Meh. My apologize to the orchestra director who took the thankless job of leading a budget recording but there is nothing real great to sink my teeth into here.
On that note, I am kicking myself for not taking advantage of a Canadian passport and visiting Cuba before the easing of the travel ban. Not that I ever had a real strong urge before. I prefer traveling latitudinal rather than longitudinal. Also prefer cities rather to tropical climates. Also, I like going to Amsterdam. But that being said, I kind of wish I ventured to the forbidden island before the flood gates open.
This album is a collection of songs done in very interesting arrangements. As one would expect, there are a good amount of horns and percussion. Whole lotta guiro. There is also a good amount of keyboards and guitars as well. Some vocal call outs are present. There are a lot of nifty songs on this album and there is some variety as well. Although I am not an expert on Cuban music, it would seem these musicians are taking risky liberties with these songs. In their case, these risks paid off.

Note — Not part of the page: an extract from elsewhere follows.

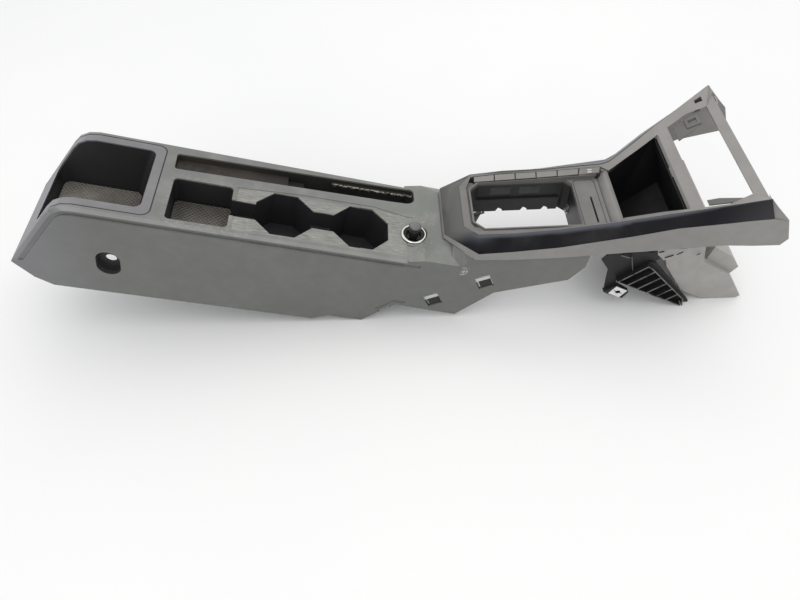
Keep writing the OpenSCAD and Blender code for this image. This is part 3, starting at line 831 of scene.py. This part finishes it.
DRESSINGS = (
    Dressing("console_body", SHELL, 0.9),
    Dressing("rear_trim", TRIM, 0.7),
    Dressing("bin_tub", PIT, 0.5),
    Dressing("bin_mat", MAT, 0.4),
    Dressing("cup_tray", PIT, 0.5),
    Dressing("tray_mat", TRAY_MAT, 0.4),
    Dressing("brake_slot_liner", SLOT, 0.3),
    Dressing("power_socket", PIT, 0.3),
    Dressing("socket_ring", RING, 0.2),
    Dressing("lighter_knob", KNOB, 0.4),
    Dressing("trim_frame", UPPER, split=44),
    Dressing("accent_trim", GLOSS, split=60),
    Dressing("selector_panel", PLATE, 0.4),
    Dressing("switch_carrier", PIT, 0.3),
    *(Dressing(f"switch_blank_{k}", COVER, 0.5) for k in range(1, 6)),
    Dressing("mode_switch", COVER, 0.5),
    Dressing("storage_tub", WELL, 0.5),
    Dressing("climate_plate_left", TAB, 0.3),
    Dressing("climate_plate_right", TAB, 0.3),
    Dressing("lower_housing", RAW, 1.2),
    Dressing("front_bracket_left", RIBBED, 0.3),
    Dressing("front_bracket_right", RIBBED, 0.3),
    Dressing("bracket_clips", PALE, 0.15),
    Dressing("side_clips", SPRING, 0.15),
    Dressing("dash_clips", STEEL, 0.15),
    Dressing("panel_clip", STEEL, 0.15),
)


def placed(name: str, mesh: bmesh.types.BMesh) -> bpy.types.Object:
    """Turns an edited mesh into an object of the scene, and frees the edited mesh.

    Args:
        name: Name of the object and its mesh.
        mesh: The edited mesh.

    Returns:
        The object.
    """
    data = bpy.data.meshes.new(name)
    mesh.to_mesh(data)
    mesh.free()
    piece = bpy.data.objects.new(name, data)
    bpy.context.scene.collection.objects.link(piece)
    return piece


@dataclass
class SwitchMark:
    """The small plain mark on the push switch."""

    length: float = 6.0
    width: float = 1.3
    thickness: float = 0.25
    spread: float = 1.6
    chamfer: float = 0.08
    lift: float = 0.4

    def build(self) -> bpy.types.Object:
        """Makes two short bars on the switch's face.

        Returns:
            The piece, riding on the switch.
        """
        low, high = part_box("mode_switch")
        mesh = bmesh.new()
        for shift in (-self.spread, self.spread):
            bar = bmesh.ops.create_cube(mesh, size=1.0)["verts"]
            bmesh.ops.scale(mesh, vec=Vector((self.length, self.width, self.thickness)) * MM, verts=bar)
            bmesh.ops.translate(mesh, vec=Vector((0, shift * MM, 0)), verts=bar)
        bmesh.ops.bevel(mesh, geom=mesh.edges[:], offset=self.chamfer * MM, segments=1, affect="EDGES")
        piece = placed("switch_mark", mesh)
        normal, centre = face_toward(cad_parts["mode_switch"], Vector((-0.3, -0.5, 0.8)))
        place = centre + normal * self.thickness * self.lift * MM
        piece.matrix_world = Matrix.Translation(place) @ turned(normal)
        piece.data.materials.append(MARK.build())
        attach(piece, "mode_button")
        log.info("made %s between %s and %s", piece.name, tuple(low), tuple(high))
        return piece


@dataclass(frozen=True)
class Strip:
    """A thin wall drawn between two lines of points, given as stations and offsets in millimetres."""

    name: str
    finish: Finish
    first: tuple[Triple, ...]
    second: tuple[Triple, ...]
    thickness: float = 0.8
    mirrored: bool = True

    def build(self, made: dict[str, bpy.types.Material]) -> bpy.types.Object:
        """Makes the wall, on both sides of the console if it is mirrored.

        Args:
            made: Materials already made, by name.

        Returns:
            The piece, riding on the console.
        """
        mesh = bmesh.new()
        for side in (1, -1) if self.mirrored else (1,):
            first = [mesh.verts.new(at(s, y * side, z)) for s, y, z in self.first]
            second = [mesh.verts.new(at(s, y * side, z)) for s, y, z in self.second]
            for k in range(len(first) - 1):
                mesh.faces.new((first[k], first[k + 1], second[k + 1], second[k]))
        bmesh.ops.recalc_face_normals(mesh, faces=mesh.faces[:])
        bmesh.ops.solidify(mesh, geom=mesh.faces[:], thickness=self.thickness * MM)
        bmesh.ops.recalc_face_normals(mesh, faces=mesh.faces[:])
        piece = placed(self.name, mesh)
        piece.data.materials.append(painted(self.finish, made))
        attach(piece, "console")
        log.info("made %s with %d faces", self.name, len(piece.data.polygons))
        return piece


def slit(number: int, rear: tuple[float, float], front: tuple[float, float]) -> Strip:
    """One slit of the raw housing, a little wider at its front end, drawn as a black sheet of painted shade
    in place of the cut.

    Args:
        number: Number of the slit, from the rear.
        rear: Station and height of its rear end.
        front: Station and height of its front end.

    Returns:
        The slit.
    """
    return Strip(
        f"housing_slit_{number}",
        WELL,
        ((rear[0], SLIT_SIDE, rear[1] - 1.3), (front[0], SLIT_SIDE, front[1] - 1.0)),
        ((rear[0], SLIT_SIDE, rear[1] + 1.0), (front[0], SLIT_SIDE, front[1] + 1.5)),
        thickness=0.4,
        mirrored=False,
    )


STRIPS = (
    Strip(
        "corner_skirt",
        SHELL,
        ((582, -57.5, 189.6), (590, -63.2, 189.6), (598, -69, 189.6), (606, -74.8, 189.6), (613, -79, 189.6)),
        ((585, -66, 175.8), (590, -69, 173.9), (599, -76.6, 169.8), (606, -76.8, 178.5), (614, -76.8, 187.4)),
    ),
    Strip(
        "bank_corner",
        PIT,
        ((782.9, 46.6, 268), (789, 46.6, 268)),
        ((782.9, 46.6, 278.2), (789, 46.6, 278.2)),
        mirrored=False,
    ),
    Strip(
        "tub_lip",
        WELL,
        ((853.6, 10, 330.5), (853.6, 72, 330.5)),
        ((850.6, 10, 340.4), (850.6, 72, 340.4)),
    ),
    Strip(
        "housing_ear",
        RAW,
        ((868, -62.8, 253), (885, -62.8, 258), (908, -62.8, 264)),
        ((874, -62.8, 243), (889, -62.8, 235), (908, -62.8, 247)),
        mirrored=False,
    ),
    Strip(
        "bracket_fin",
        TAB,
        ((838.5, -62, 230), (857, -62, 202.5)),
        ((836.5, -66, 233), (855, -66, 205.5)),
        thickness=1.0,
    ),
    # A black plate of painted shade behind the corner hole.
    Strip(
        "corner_stop",
        WELL,
        ((893.8, 96, 384.2), (893.8, 109, 384.2)),
        ((902.6, 96, 393.8), (902.6, 109, 393.8)),
        mirrored=False,
    ),
    Strip(
        "clip_rim",
        TAB,
        ((822.5, -63.2, 228.4), (838, -63.2, 226.8)),
        ((822.5, -63.2, 230.6), (838, -63.2, 229)),
        thickness=0.6,
    ),
    # A black sheet of painted shade in place of the clip's window.
    Strip(
        "clip_window",
        WELL,
        ((824, SLIT_SIDE, 231), (836, SLIT_SIDE, 229.5)),
        ((824, SLIT_SIDE, 237), (836, SLIT_SIDE, 235.5)),
        thickness=0.4,
    ),
    slit(1, (858, 245), (867, 247)),
    slit(2, (872, 249), (878, 252)),
    slit(3, (887, 240.5), (896, 248)),
    slit(4, (900.5, 250.5), (906, 257)),
    slit(5, (929, 257), (932, 260)),
)


def face_toward(target: bpy.types.Object, way: Vector) -> tuple[Vector, Vector]:
    """Finds the large face of a mesh that looks most in one direction.

    Args:
        target: The mesh object, at rest.
        way: The direction.

    Returns:
        The face's normal, and its centre weighted by area.
    """
    way = way.normalized()
    best = max(target.data.polygons, key=lambda face: face.area * max(0.0, face.normal.dot(way)))
    same = [face for face in target.data.polygons if face.normal.dot(best.normal) > 0.999]
    total = sum(face.area for face in same)
    centre = sum((face.center * face.area for face in same), Vector()) / total
    return best.normal.copy(), centre


def turned(normal: Vector) -> Matrix:
    """A rotation whose Z axis is the normal and whose X axis stays level along the console."""
    side = Vector((0, 1, 0)).cross(normal).normalized()
    return Matrix((side, normal.cross(side), normal)).transposed().to_4x4()


@dataclass(frozen=True)
class Lamp:
    """A soft square lamp, with its side in metres and its power in watts."""

    name: str
    place: Triple
    size: float
    power: float
    tint: Colour

    def hang(self, aim: Triple) -> None:
        """Hangs the lamp so that it looks at a point.

        Args:
            aim: The point.
        """
        data = bpy.data.lights.new(self.name, "AREA")
        data.shape = "SQUARE"
        data.size = self.size
        data.energy = self.power
        data.color = self.tint
        lamp = bpy.data.objects.new(self.name, data)
        bpy.context.scene.collection.objects.link(lamp)
        lamp.location = self.place
        lamp.rotation_mode = "QUATERNION"
        lamp.rotation_quaternion = (Vector(aim) - Vector(self.place)).to_track_quat("-Z", "Y")


LAMPS = (
    Lamp("overhead", (-0.4, 0.2, 2.6), 3.0, 26, (1.0, 0.99, 0.97)),
    Lamp("window", (-1.6, -2.2, 1.4), 1.8, 7, (0.96, 0.98, 1.0)),
)


@dataclass
class Studio:
    """Floor, light and camera."""

    floor_size: float = 16.0
    floor_through: Triple = (489.0, 0.0, 12.4)
    floor_slope: float = 0.294
    floor_dim: Colour = (0.85, 0.85, 0.84)
    floor_pale: Colour = (0.88, 0.88, 0.86)
    lens: float = 28.35
    sensor: float = 36.0
    place: Triple = (0.32085, -0.65284, 0.79448)
    forward: Triple = (0.2269, 0.6087, -0.7603)
    upward: Triple = (-0.1364, 0.7928, 0.5941)
    clip: tuple[float, float] = (0.01, 60.0)
    aim: Triple = (0, 0, 0.1)
    fill: float = 0.88
    fill_tint: Colour = (0.97, 0.98, 1.0)
    backdrop: Colour = (0.96, 0.96, 0.95)

    def floor(self) -> None:
        """Lays the pale floor, leaning as the console stands in the photograph."""
        half = self.floor_size / 2
        mesh = bpy.data.meshes.new("floor")
        signs = ((-1, -1), (1, -1), (1, 1), (-1, 1))
        corners = [(a * half, b * half, a * half * self.floor_slope) for a, b in signs]
        mesh.from_pydata(corners, [], [(0, 1, 2, 3)])
        plane = bpy.data.objects.new("floor", mesh)
        plane.location = at(*self.floor_through)
        bpy.context.scene.collection.objects.link(plane)
        net = Net("pale_floor")
        tone = net.noise(1.1, 3).step(0.3, 0.8)
        net.feed("Base Color", net.mix(tone, self.floor_dim, self.floor_pale))
        net.feed("Roughness", 0.75)
        net.feed("Specular IOR Level", 0.2)
        plane.data.materials.append(net.material)

    def world(self) -> None:
        """Sets the even studio light, and white where the camera or a reflection looks past the floor."""
        world = bpy.data.worlds.new("studio")
        bpy.context.scene.world = world
        world.use_nodes = True
        tree = world.node_tree
        tree.nodes.clear()
        path = tree.nodes.new("ShaderNodeLightPath")
        seen = path.outputs["Is Camera Ray"]
        for ray in ("Is Transmission Ray", "Is Glossy Ray"):
            either = tree.nodes.new("ShaderNodeMath")
            either.operation = "MAXIMUM"
            tree.links.new(seen, either.inputs[0])
            tree.links.new(path.outputs[ray], either.inputs[1])
            seen = either.outputs[0]
        mix = tree.nodes.new("ShaderNodeMixShader")
        tree.links.new(seen, mix.inputs[0])
        for socket, tint, strength in ((1, self.fill_tint, self.fill), (2, self.backdrop, 1.0)):
            light = tree.nodes.new("ShaderNodeBackground")
            light.inputs[0].default_value = (*tint, 1)
            light.inputs[1].default_value = strength
            tree.links.new(light.outputs[0], mix.inputs[socket])
        out = tree.nodes.new("ShaderNodeOutputWorld")
        tree.links.new(mix.outputs[0], out.inputs[0])

    def camera(self) -> None:
        """Sets the camera at the photograph's angle."""
        data = bpy.data.cameras.new("camera")
        data.sensor_width = self.sensor
        data.sensor_fit = "HORIZONTAL"
        data.lens = self.lens
        data.clip_start, data.clip_end = self.clip
        camera = bpy.data.objects.new("camera", data)
        bpy.context.scene.collection.objects.link(camera)
        back = -Vector(self.forward).normalized()
        side = Vector(self.upward).cross(back).normalized()
        turn = Matrix((side, back.cross(side), back)).transposed()
        place = Vector(self.place) + Vector((STATION_ZERO, 0, 0))
        camera.matrix_world = Matrix.Translation(place) @ turn.to_4x4()
        bpy.context.scene.camera = camera

    def build(self) -> None:
        """Builds the whole studio."""
        self.floor()
        self.world()
        for lamp in LAMPS:
            lamp.hang(self.aim)
        self.camera()
        bpy.context.scene.view_settings.view_transform = "Standard"


def main() -> None:
    """Dresses the CAD nodes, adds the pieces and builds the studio."""
    logging.basicConfig(level=logging.INFO)
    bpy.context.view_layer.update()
    made: dict[str, bpy.types.Material] = {}
    for dressing in DRESSINGS:
        dressing.apply(made)
    SwitchMark().build()
    for strip in STRIPS:
        strip.build(made)
    Studio().build()


if __name__ == "__main__":
    main()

I was unable (or lazy-take your pick) to find out much about the musicians on the album, who I am assuming are The Cuban Group. Did not feel much like translating either today.
For a sample, I felt “El Niche” really ties in everything the album is trying to do well. Good track with good instrumentation and vocals. Also, I included “Ay Mama Ines” because I like how the musicians mashed up Tchaikovsky’s first piano concerto with this folk song.